**What is needed:** All the data should come back exactly as it was given.
___
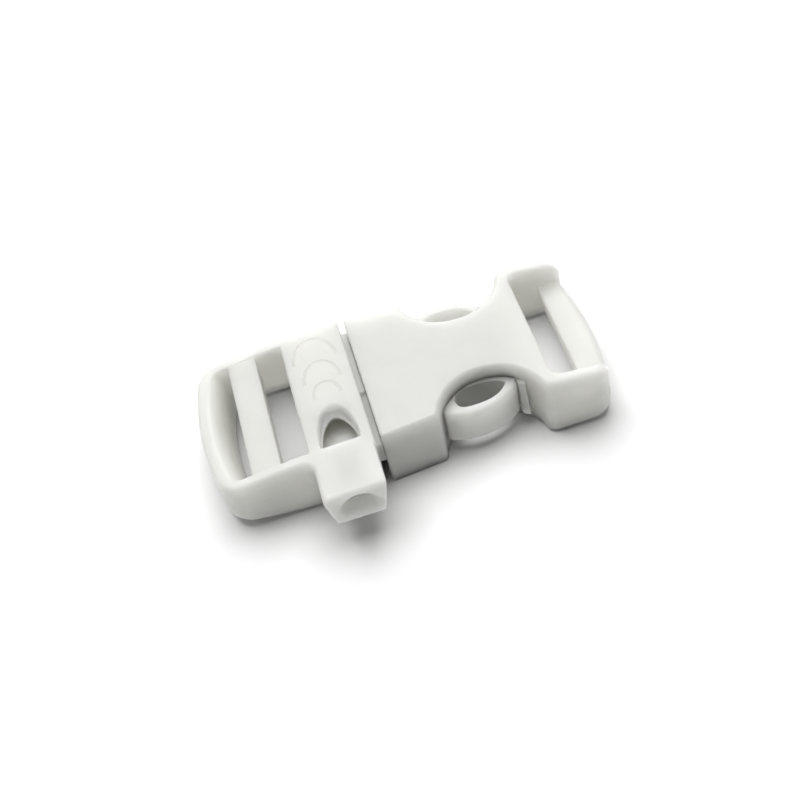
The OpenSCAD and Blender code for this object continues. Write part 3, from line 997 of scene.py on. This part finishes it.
# %% Put the pieces in place
SHARP_ANGLE = math.radians(40)
TO_ROW = Matrix.Translation(joint) @ Matrix.Scale(MM, 4)
for piece, node, seed in ((male, "male_half", 1), (female, "female_half", 4)):
    bm = bmesh.new()
    bm.from_mesh(piece.data)
    bmesh.ops.remove_doubles(bm, verts=bm.verts, dist=WELD)
    bmesh.ops.dissolve_degenerate(bm, edges=bm.edges, dist=WELD)
    bmesh.ops.triangulate(bm, faces=[f for f in bm.faces if len(f.verts) > 4])
    bmesh.ops.recalc_face_normals(bm, faces=bm.faces)
    loose = [v for v in bm.verts if not v.link_faces]
    bmesh.ops.delete(bm, geom=loose, context="VERTS")
    open_edges = sum(1 for e in bm.edges if len(e.link_faces) != 2)
    volume = bm.calc_volume()
    bm.to_mesh(piece.data)
    bm.free()
    piece.data.transform(TO_ROW)
    piece.data.shade_smooth()
    piece.data.set_sharp_from_angle(angle=SHARP_ANGLE)
    even = piece.modifiers.new("even_normals", "WEIGHTED_NORMAL")
    even.keep_sharp = True
    piece.data.materials.clear()
    piece.data.materials.append(moulded_acetal(piece.name + "_acetal", seed))
    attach(piece, "root")
    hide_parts(node)
    triangles = sum(len(f.vertices) - 2 for f in piece.data.polygons)
    print("%s: %d triangles, %d open edges, %.0f cubic mm"
          % (piece.name, triangles, open_edges, volume))

# %% [markdown]
# ## Floor, light and camera
#
# The photograph is a product shot on white paper. One large soft light hangs over the buckle and
# a little behind it, and two weak ones stand at the left and the right. The near sides get
# hardly more than what the paper gives back. The camera looks down at the buckle from the
# front, and is turned about its own axis.

# %% Floor
FLOOR_HALF = 0.6
bm = bmesh.new()
bmesh.ops.create_grid(bm, x_segments=1, y_segments=1, size=FLOOR_HALF)
floor = solid("floor", bm)
paper = bpy.data.materials.new("white_paper")
paper.use_nodes = True
paper_surface = paper.node_tree.nodes["Principled BSDF"]
paper_surface.inputs["Base Color"].default_value = linear("#F0F0F0")
paper_surface.inputs["Roughness"].default_value = 0.9
paper_surface.inputs["Specular IOR Level"].default_value = 0.2
floor.data.materials.append(paper)
print("floor %.1f m wide" % (2 * FLOOR_HALF))

# %% Lights
WORLD_STRENGTH = 0.13
scene = bpy.context.scene
scene.view_settings.view_transform = "Standard"
world = bpy.data.worlds.new("studio")
world.use_nodes = True
sky = world.node_tree.nodes["Background"]
sky.inputs["Color"].default_value = (1, 1, 1, 1)
sky.inputs["Strength"].default_value = WORLD_STRENGTH
scene.world = world


def soft_light(name, place, size, power):
    """A round light that faces the origin: its place and size in metres, its power in watts"""
    data = bpy.data.lights.new(name, "AREA")
    data.shape = "DISK"
    data.size = size
    data.energy = power
    light = bpy.data.objects.new(name, data)
    scene.collection.objects.link(light)
    aim = Vector(place).to_track_quat("Z", "Y").to_matrix().to_4x4()
    light.matrix_world = Matrix.Translation(place) @ aim
    print("%s: %.2f m wide, %.2f W, %.2f m away" % (name, size, power, Vector(place).length))


soft_light("soft_box", (0.01, 0.26, 0.63), 0.80, 6.9)
soft_light("left_panel", (-0.40, 0.12, 0.55), 0.45, 0.45)
soft_light("right_panel", (0.60, 0.20, 0.24), 0.45, 0.5)

# %% Camera: its place in millimetres, and its turns in degrees
CAMERA_PLACE = (-7.822, -114.307, 138.45)
CAMERA_TURNS = ((-3.63, "Z"), (40.92, "X"), (-14.46, "Z"))
FOCAL = 56.957
SENSOR = 36
lens = bpy.data.cameras.new("camera")
lens.lens = FOCAL
lens.sensor_width = SENSOR
lens.clip_start = 0.01
camera = bpy.data.objects.new("camera", lens)
scene.collection.objects.link(camera)
heading, pitch, roll = (Matrix.Rotation(math.radians(turn), 4, axis)
                        for turn, axis in CAMERA_TURNS)
aim = heading @ pitch @ roll
camera.matrix_world = Matrix.Translation(Vector(CAMERA_PLACE) * MM) @ aim
scene.camera = camera
print("camera %.0f mm from the origin" % Vector(CAMERA_PLACE).length)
___
**Expected answer:**
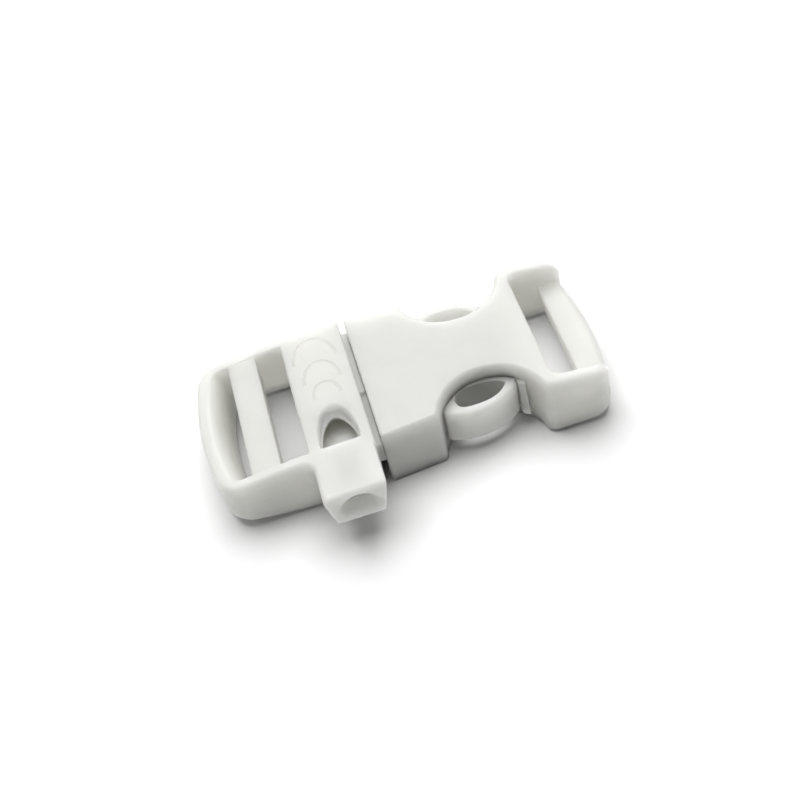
The OpenSCAD and Blender code for this object continues. Write part 3, from line 997 of scene.py on. This part finishes it.
# %% Put the pieces in place
SHARP_ANGLE = math.radians(40)
TO_ROW = Matrix.Translation(joint) @ Matrix.Scale(MM, 4)
for piece, node, seed in ((male, "male_half", 1), (female, "female_half", 4)):
    bm = bmesh.new()
    bm.from_mesh(piece.data)
    bmesh.ops.remove_doubles(bm, verts=bm.verts, dist=WELD)
    bmesh.ops.dissolve_degenerate(bm, edges=bm.edges, dist=WELD)
    bmesh.ops.triangulate(bm, faces=[f for f in bm.faces if len(f.verts) > 4])
    bmesh.ops.recalc_face_normals(bm, faces=bm.faces)
    loose = [v for v in bm.verts if not v.link_faces]
    bmesh.ops.delete(bm, geom=loose, context="VERTS")
    open_edges = sum(1 for e in bm.edges if len(e.link_faces) != 2)
    volume = bm.calc_volume()
    bm.to_mesh(piece.data)
    bm.free()
    piece.data.transform(TO_ROW)
    piece.data.shade_smooth()
    piece.data.set_sharp_from_angle(angle=SHARP_ANGLE)
    even = piece.modifiers.new("even_normals", "WEIGHTED_NORMAL")
    even.keep_sharp = True
    piece.data.materials.clear()
    piece.data.materials.append(moulded_acetal(piece.name + "_acetal", seed))
    attach(piece, "root")
    hide_parts(node)
    triangles = sum(len(f.vertices) - 2 for f in piece.data.polygons)
    print("%s: %d triangles, %d open edges, %.0f cubic mm"
          % (piece.name, triangles, open_edges, volume))

# %% [markdown]
# ## Floor, light and camera
#
# The photograph is a product shot on white paper. One large soft light hangs over the buckle and
# a little behind it, and two weak ones stand at the left and the right. The near sides get
# hardly more than what the paper gives back. The camera looks down at the buckle from the
# front, and is turned about its own axis.

# %% Floor
FLOOR_HALF = 0.6
bm = bmesh.new()
bmesh.ops.create_grid(bm, x_segments=1, y_segments=1, size=FLOOR_HALF)
floor = solid("floor", bm)
paper = bpy.data.materials.new("white_paper")
paper.use_nodes = True
paper_surface = paper.node_tree.nodes["Principled BSDF"]
paper_surface.inputs["Base Color"].default_value = linear("#F0F0F0")
paper_surface.inputs["Roughness"].default_value = 0.9
paper_surface.inputs["Specular IOR Level"].default_value = 0.2
floor.data.materials.append(paper)
print("floor %.1f m wide" % (2 * FLOOR_HALF))

# %% Lights
WORLD_STRENGTH = 0.13
scene = bpy.context.scene
scene.view_settings.view_transform = "Standard"
world = bpy.data.worlds.new("studio")
world.use_nodes = True
sky = world.node_tree.nodes["Background"]
sky.inputs["Color"].default_value = (1, 1, 1, 1)
sky.inputs["Strength"].default_value = WORLD_STRENGTH
scene.world = world


def soft_light(name, place, size, power):
    """A round light that faces the origin: its place and size in metres, its power in watts"""
    data = bpy.data.lights.new(name, "AREA")
    data.shape = "DISK"
    data.size = size
    data.energy = power
    light = bpy.data.objects.new(name, data)
    scene.collection.objects.link(light)
    aim = Vector(place).to_track_quat("Z", "Y").to_matrix().to_4x4()
    light.matrix_world = Matrix.Translation(place) @ aim
    print("%s: %.2f m wide, %.2f W, %.2f m away" % (name, size, power, Vector(place).length))


soft_light("soft_box", (0.01, 0.26, 0.63), 0.80, 6.9)
soft_light("left_panel", (-0.40, 0.12, 0.55), 0.45, 0.45)
soft_light("right_panel", (0.60, 0.20, 0.24), 0.45, 0.5)

# %% Camera: its place in millimetres, and its turns in degrees
CAMERA_PLACE = (-7.822, -114.307, 138.45)
CAMERA_TURNS = ((-3.63, "Z"), (40.92, "X"), (-14.46, "Z"))
FOCAL = 56.957
SENSOR = 36
lens = bpy.data.cameras.new("camera")
lens.lens = FOCAL
lens.sensor_width = SENSOR
lens.clip_start = 0.01
camera = bpy.data.objects.new("camera", lens)
scene.collection.objects.link(camera)
heading, pitch, roll = (Matrix.Rotation(math.radians(turn), 4, axis)
                        for turn, axis in CAMERA_TURNS)
aim = heading @ pitch @ roll
camera.matrix_world = Matrix.Translation(Vector(CAMERA_PLACE) * MM) @ aim
scene.camera = camera
print("camera %.0f mm from the origin" % Vector(CAMERA_PLACE).length)